### Collected data
┌──

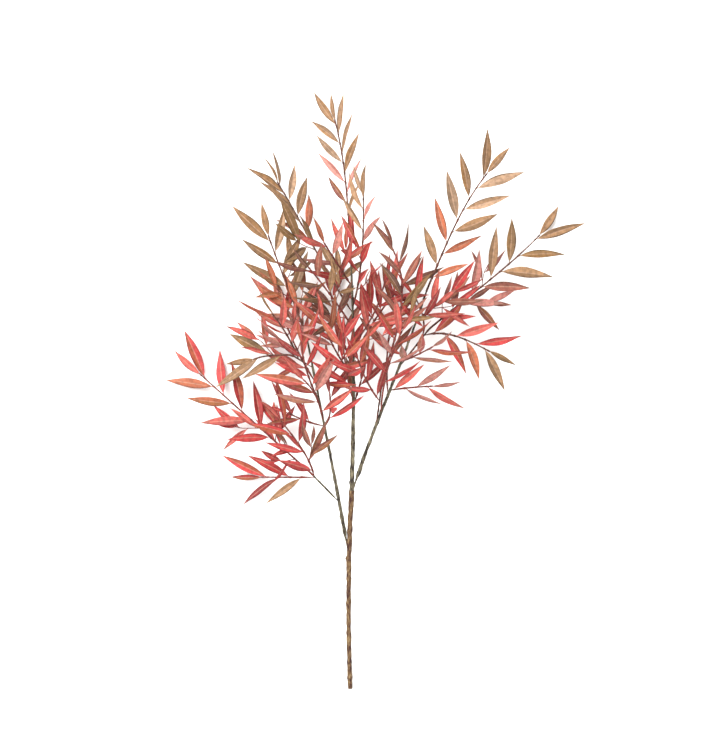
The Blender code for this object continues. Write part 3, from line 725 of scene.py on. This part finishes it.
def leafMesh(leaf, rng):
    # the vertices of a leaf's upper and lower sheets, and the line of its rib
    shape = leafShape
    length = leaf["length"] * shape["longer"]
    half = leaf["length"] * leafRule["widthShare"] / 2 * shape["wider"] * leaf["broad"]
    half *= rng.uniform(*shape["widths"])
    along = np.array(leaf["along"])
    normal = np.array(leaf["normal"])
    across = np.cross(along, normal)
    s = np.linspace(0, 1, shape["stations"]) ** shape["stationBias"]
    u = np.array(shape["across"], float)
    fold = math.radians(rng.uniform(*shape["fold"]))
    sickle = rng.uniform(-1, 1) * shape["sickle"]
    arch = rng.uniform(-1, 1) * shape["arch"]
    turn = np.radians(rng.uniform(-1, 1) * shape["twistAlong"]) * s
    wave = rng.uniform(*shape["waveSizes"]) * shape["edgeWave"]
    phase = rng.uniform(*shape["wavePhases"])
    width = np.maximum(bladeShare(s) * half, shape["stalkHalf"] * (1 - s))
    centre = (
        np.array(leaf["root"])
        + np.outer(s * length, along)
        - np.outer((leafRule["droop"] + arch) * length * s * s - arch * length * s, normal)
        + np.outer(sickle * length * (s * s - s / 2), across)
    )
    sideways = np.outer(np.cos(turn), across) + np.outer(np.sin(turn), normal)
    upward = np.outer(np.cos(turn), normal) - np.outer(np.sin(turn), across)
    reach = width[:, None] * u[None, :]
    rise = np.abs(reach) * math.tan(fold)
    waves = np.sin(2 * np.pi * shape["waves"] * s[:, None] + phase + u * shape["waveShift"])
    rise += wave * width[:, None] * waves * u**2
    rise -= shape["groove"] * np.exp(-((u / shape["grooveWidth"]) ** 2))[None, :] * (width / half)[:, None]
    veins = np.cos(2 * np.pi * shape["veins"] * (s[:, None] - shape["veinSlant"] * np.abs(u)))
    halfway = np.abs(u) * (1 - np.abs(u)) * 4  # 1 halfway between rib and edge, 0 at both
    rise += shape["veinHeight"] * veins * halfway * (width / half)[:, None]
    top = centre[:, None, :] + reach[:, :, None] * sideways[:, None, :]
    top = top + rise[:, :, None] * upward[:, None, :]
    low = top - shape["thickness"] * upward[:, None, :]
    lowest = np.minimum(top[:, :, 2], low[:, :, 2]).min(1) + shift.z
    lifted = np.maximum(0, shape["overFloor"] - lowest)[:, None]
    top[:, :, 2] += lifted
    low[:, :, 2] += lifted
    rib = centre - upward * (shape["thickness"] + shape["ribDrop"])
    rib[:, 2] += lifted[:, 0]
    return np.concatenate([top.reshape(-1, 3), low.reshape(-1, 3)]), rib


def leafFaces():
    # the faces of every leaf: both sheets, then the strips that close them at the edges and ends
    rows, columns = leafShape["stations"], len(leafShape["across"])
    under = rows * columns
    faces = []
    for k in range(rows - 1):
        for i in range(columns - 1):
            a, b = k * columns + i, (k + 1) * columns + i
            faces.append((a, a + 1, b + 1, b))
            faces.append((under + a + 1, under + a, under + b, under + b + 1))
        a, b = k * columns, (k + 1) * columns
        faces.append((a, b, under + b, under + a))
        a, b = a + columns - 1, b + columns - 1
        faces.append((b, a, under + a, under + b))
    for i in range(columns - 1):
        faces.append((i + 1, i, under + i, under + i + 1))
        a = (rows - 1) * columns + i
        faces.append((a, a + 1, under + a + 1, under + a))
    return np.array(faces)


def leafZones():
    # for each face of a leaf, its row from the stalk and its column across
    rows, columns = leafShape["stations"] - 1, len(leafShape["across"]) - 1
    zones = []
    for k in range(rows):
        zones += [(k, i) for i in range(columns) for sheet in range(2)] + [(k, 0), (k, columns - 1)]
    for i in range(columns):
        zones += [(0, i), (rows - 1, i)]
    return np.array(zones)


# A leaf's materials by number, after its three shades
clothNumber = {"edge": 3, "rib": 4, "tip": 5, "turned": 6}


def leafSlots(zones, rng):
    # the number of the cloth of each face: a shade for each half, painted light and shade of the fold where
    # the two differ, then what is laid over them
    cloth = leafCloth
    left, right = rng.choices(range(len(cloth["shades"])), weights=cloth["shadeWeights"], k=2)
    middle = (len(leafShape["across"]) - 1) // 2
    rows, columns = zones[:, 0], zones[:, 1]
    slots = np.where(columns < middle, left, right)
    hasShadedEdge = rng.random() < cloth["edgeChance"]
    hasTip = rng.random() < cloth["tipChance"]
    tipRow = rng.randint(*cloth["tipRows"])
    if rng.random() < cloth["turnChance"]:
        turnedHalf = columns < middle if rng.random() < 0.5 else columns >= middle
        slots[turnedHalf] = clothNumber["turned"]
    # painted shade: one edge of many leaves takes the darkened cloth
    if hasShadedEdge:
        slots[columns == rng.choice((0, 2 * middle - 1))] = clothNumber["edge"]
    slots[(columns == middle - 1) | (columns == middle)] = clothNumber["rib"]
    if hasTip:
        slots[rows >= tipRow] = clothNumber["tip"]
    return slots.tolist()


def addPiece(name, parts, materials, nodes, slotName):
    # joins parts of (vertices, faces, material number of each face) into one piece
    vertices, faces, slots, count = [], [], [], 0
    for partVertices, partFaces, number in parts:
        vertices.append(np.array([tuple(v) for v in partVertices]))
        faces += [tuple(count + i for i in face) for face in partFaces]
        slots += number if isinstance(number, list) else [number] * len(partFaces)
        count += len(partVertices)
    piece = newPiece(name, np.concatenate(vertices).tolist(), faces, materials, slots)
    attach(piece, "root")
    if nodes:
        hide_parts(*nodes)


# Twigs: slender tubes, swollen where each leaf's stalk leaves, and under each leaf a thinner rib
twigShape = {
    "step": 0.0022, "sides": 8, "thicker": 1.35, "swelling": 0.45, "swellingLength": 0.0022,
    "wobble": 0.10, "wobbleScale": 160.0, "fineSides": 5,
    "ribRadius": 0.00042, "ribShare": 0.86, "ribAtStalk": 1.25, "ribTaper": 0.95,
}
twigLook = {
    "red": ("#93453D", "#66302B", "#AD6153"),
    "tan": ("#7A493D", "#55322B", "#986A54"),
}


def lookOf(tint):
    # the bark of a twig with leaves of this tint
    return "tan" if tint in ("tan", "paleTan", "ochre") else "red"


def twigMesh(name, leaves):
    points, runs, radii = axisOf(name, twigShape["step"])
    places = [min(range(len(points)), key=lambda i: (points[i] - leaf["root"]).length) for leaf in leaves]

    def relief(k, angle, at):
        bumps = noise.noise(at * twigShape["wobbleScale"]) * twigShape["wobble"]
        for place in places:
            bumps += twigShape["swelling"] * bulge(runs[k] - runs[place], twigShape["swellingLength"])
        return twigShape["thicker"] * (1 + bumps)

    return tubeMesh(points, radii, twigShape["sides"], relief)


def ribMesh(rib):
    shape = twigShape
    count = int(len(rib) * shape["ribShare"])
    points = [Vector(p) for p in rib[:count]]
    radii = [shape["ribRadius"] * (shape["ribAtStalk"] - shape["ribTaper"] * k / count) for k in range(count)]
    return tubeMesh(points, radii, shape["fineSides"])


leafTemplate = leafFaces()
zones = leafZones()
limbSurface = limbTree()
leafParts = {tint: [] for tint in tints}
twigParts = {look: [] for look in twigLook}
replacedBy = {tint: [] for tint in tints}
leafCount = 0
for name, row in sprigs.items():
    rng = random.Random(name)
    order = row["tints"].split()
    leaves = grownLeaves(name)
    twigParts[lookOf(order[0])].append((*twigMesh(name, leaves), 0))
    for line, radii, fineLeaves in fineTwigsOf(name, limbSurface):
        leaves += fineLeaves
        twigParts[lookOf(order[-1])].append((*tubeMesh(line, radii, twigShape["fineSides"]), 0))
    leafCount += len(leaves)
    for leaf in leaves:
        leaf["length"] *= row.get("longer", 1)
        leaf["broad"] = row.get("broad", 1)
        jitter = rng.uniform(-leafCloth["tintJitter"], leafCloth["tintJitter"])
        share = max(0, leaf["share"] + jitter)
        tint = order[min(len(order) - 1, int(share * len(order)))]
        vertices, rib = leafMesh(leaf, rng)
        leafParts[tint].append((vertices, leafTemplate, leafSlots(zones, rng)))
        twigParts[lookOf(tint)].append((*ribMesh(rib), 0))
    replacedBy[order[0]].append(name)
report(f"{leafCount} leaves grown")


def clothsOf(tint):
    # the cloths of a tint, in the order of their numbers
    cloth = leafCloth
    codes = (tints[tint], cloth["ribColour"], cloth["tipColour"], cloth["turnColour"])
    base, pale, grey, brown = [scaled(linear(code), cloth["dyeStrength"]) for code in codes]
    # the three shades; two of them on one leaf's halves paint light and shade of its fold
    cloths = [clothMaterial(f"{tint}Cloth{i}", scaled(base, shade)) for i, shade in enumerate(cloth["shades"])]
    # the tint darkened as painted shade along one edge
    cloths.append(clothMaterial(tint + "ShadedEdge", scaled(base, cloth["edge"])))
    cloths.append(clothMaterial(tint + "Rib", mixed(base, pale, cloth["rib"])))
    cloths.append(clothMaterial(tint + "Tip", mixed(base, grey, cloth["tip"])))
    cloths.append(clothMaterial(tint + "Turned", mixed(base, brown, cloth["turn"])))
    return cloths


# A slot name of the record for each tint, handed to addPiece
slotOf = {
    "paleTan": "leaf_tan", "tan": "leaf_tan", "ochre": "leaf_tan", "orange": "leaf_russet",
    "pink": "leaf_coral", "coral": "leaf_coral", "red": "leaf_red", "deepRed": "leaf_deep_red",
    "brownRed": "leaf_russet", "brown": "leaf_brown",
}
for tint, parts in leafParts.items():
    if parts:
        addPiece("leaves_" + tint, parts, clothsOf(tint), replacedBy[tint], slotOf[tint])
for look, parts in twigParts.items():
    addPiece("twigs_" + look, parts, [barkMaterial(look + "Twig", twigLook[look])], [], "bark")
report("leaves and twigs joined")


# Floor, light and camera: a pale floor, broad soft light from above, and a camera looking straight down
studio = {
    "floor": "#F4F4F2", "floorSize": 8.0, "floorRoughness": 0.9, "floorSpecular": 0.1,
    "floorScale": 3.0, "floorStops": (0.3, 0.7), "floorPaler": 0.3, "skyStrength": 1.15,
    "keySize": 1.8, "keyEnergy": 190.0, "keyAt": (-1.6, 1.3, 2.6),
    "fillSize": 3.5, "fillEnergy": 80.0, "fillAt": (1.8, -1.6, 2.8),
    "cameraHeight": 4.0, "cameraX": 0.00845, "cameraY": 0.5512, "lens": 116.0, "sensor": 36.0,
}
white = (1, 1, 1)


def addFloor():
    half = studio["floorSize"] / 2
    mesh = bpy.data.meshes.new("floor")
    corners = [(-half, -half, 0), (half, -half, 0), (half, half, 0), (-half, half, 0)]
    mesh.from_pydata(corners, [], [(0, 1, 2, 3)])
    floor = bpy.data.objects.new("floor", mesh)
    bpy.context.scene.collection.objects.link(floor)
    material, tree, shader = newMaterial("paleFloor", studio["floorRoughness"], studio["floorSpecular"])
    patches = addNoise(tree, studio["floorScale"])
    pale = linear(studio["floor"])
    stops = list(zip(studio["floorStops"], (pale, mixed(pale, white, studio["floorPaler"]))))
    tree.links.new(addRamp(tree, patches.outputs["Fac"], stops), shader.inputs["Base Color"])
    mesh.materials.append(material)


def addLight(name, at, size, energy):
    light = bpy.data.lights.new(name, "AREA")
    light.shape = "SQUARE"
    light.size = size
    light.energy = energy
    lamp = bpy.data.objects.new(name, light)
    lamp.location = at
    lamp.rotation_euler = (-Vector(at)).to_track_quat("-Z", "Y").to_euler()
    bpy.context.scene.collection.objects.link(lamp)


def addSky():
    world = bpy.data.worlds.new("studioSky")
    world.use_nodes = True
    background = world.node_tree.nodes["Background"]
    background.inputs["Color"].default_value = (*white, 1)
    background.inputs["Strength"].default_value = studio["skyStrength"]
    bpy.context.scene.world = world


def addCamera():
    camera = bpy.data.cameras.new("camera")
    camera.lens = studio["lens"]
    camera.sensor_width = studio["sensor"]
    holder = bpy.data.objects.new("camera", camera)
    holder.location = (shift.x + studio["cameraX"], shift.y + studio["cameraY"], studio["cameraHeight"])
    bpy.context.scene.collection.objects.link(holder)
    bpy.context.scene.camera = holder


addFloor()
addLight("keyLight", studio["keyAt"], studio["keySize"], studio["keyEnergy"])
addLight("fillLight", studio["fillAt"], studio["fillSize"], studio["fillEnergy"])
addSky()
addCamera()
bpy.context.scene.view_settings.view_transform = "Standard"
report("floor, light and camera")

└──

### What is asked
Select all lines in the listing that include the word "root".

### Final result
        np.array(leaf["root"])
    attach(piece, "root")
    places = [min(range(len(points)), key=lambda i: (points[i] - leaf["root"]).length) for leaf in leaves]